The data of the last US census is telling. It was made public almost at
the same time of Obama's trip to Latin America. The "Latins"
or "Hispanics" constitute already 50.5 million of the U.S. population,
43% more than in the previous census. They represent nowadays 16.3% of
U.S. population. This percentage was only 12.5 ten years ago. It increases
even more if only people under18 years of age are considered. Hispanic
births and migrations represented 56% of the growth of the American population
since the previous census of 2000. The have become the first ethnic minority,
after the "Non-Hispanic white" majority, that represents 64%
of the total population. In relation to the other significant ethnic groups,
that of "African-Americans" (13% of the total) and of "Asians"
(5% of the total), the Latin group is the most numerous and fast-growing
of them. Politicians are not indifferent to this information. Data from
the census is the basis for the proportional assignment of legislative
seats. Neither is it indifferent for the Union's States, where Hispanic
population is increasing, and especially considering that by 2050 it is
estimated that one in every three inhabitants will be Latin. Within such
a perspective in many political and cultural aspects Latin America is
becoming more relevant for the U.S., both externally as well as locally.

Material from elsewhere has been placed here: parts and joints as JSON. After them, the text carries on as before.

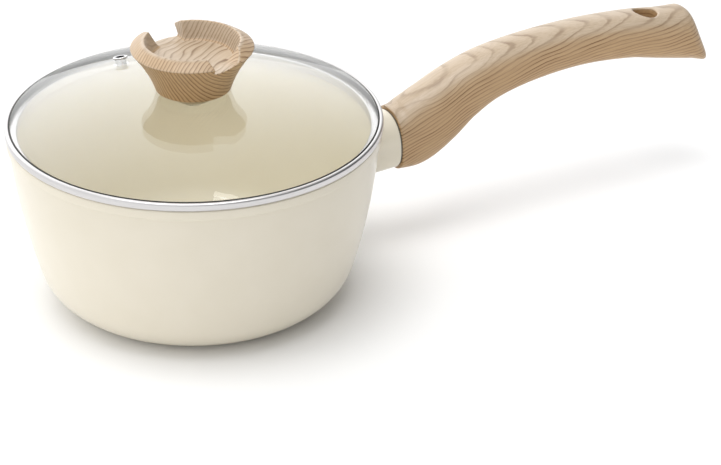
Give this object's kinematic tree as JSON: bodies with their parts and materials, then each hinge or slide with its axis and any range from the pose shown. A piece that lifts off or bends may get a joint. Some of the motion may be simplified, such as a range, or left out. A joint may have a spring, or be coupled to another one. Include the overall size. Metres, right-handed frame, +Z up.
{
  "type": "saucepan with glass lid",
  "caption": "Cream saucepan with a long arched wood-look handle, a steel-rimmed domed glass lid with a steam vent and a flared spoon-rest knob.",
  "frame": {"origin": "middle of the base, on the plane that the pan rests on", "axes": "+X along the handle away from the pan, +Z up, towards the knob"},
  "size_m": [0.401, 0.19, 0.1391],
  "materials": {
    "cream_enamel": "semi-gloss cream paint on cast aluminium, ceramic coating inside",
    "brushed_steel": "brushed",
    "bright_steel": "polished",
    "dark_seal": "matt",
    "wood_look": "soft-touch moulding with a printed pale wood grain",
    "clear_glass": "polished tempered glass",
    "insert_brass": "machined",
    "clear_seal": "translucent silicone"
  },
  "bodies": {
    "pan": {"pan_body": "cream_enamel", "induction_plate": "brushed_steel", "handle_bracket": "brushed_steel", "flame_guard": "cream_enamel", "guard_gasket": "dark_seal", "handle_grip": "wood_look", "handle_screw": "bright_steel", "spring_washer": "bright_steel"},
    "lid": {"lid_glass": "clear_glass", "lid_rim": "brushed_steel", "rim_gasket": "dark_seal", "vent_eyelet": "bright_steel", "knob": "wood_look", "knob_insert": "insert_brass", "seal_upper": "clear_seal", "seal_lower": "clear_seal", "knob_washer": "bright_steel", "knob_screw": "bright_steel"}
  },
  "joints": [
    {"name": "lid_lift", "type": "slide", "parent": "pan", "child": "lid", "axis": [0, 0, 1], "range_m": [0, 0.12]}
  ]
}
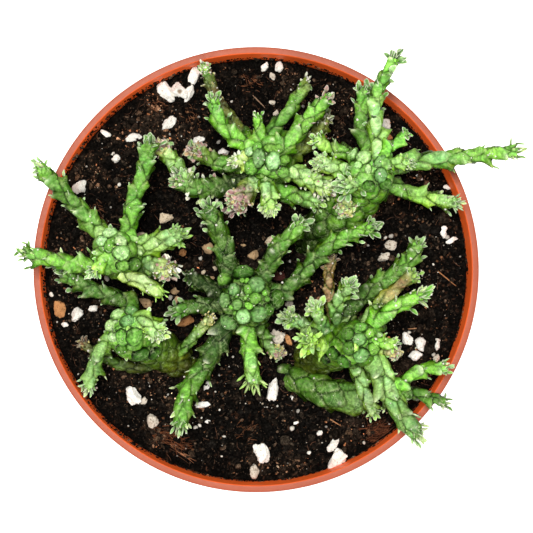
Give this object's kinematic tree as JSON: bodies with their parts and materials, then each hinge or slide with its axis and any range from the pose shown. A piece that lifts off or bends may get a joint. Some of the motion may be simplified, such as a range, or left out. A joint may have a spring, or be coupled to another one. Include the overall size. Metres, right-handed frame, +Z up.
{
  "type": "potted euphorbia",
  "caption": "Snake-armed succulent in a round nursery pot: thick stems end in crowns of tubercles, and leafy arms spread from each crown over a dark peat mix with white grains.",
  "frame": {"origin": "centre of the pot's underside, on the surface that the pot stands on", "axes": "+Z up along the pot's axis; seen from above, +X is to the right and +Y is to the top, towards the upper crown"},
  "size_m": [0.1282, 0.12, 0.1205],
  "materials": {
    "pot_plastic": "matte",
    "peat_mix": "matte",
    "stem_skin": "satin",
    "arm_skin": "satin",
    "perlite": "matte"
  },
  "bodies": {
    "root": {"arm_a1": "arm_skin", "arm_a2": "arm_skin", "arm_a3": "arm_skin", "arm_a4": "arm_skin", "arm_a5": "arm_skin", "arm_a6": "arm_skin", "arm_a7": "arm_skin", "arm_a8": "arm_skin", "arm_b1": "arm_skin", "arm_b10": "arm_skin", "arm_b11": "arm_skin", "arm_b12": "arm_skin", "arm_b2": "arm_skin", "arm_b3": "arm_skin", "arm_b4": "arm_skin", "arm_b5": "arm_skin", "arm_b6": "arm_skin", "arm_b7": "arm_skin", "arm_b8": "arm_skin", "arm_b9": "arm_skin", "arm_c1": "arm_skin", "arm_c2": "arm_skin", "arm_c3": "arm_skin", "arm_c4": "arm_skin", "arm_c5": "arm_skin", "arm_c6": "arm_skin", "arm_c7": "arm_skin", "arm_c8": "arm_skin", "arm_d1": "arm_skin", "arm_d2": "arm_skin", "arm_d3": "arm_skin", "arm_d4": "arm_skin", "arm_d5": "arm_skin", "arm_e1": "arm_skin", "arm_e2": "arm_skin", "arm_e3": "arm_skin", "arm_e4": "arm_skin", "arm_e5": "arm_skin", "arm_f1": "arm_skin", "arm_f10": "arm_skin", "arm_f11": "arm_skin", "arm_f12": "arm_skin", "arm_f2": "arm_skin", "arm_f3": "arm_skin", "arm_f4": "arm_skin", "arm_f5": "arm_skin", "arm_f6": "arm_skin", "arm_f7": "arm_skin", "arm_f8": "arm_skin", "arm_f9": "arm_skin", "perlite_large": "perlite", "pot": "pot_plastic", "soil": "peat_mix", "stem_a": "stem_skin", "stem_b": "stem_skin", "stem_c": "stem_skin", "stem_d": "stem_skin", "stem_e": "stem_skin", "stem_f": "stem_skin", "stem_g": "stem_skin"}
  },
  "joints": []
}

Finally, if the most optimistic forecasts regarding the region were
to be confirmed in the next years, taking full advantage of this would
require moving forward in the articulation of the national interests of
its countries. This could only be feasible through collective leadership.
In this sense, the quality and the density of the relations between Argentina
and every other country of the region could become a key factor. On this
regard, the strategic alliance with Brazil and Mercosur itself constitute
the hard-core of the construction of a South American geographic space,
in which UNASUR will be called upon to play an essential role.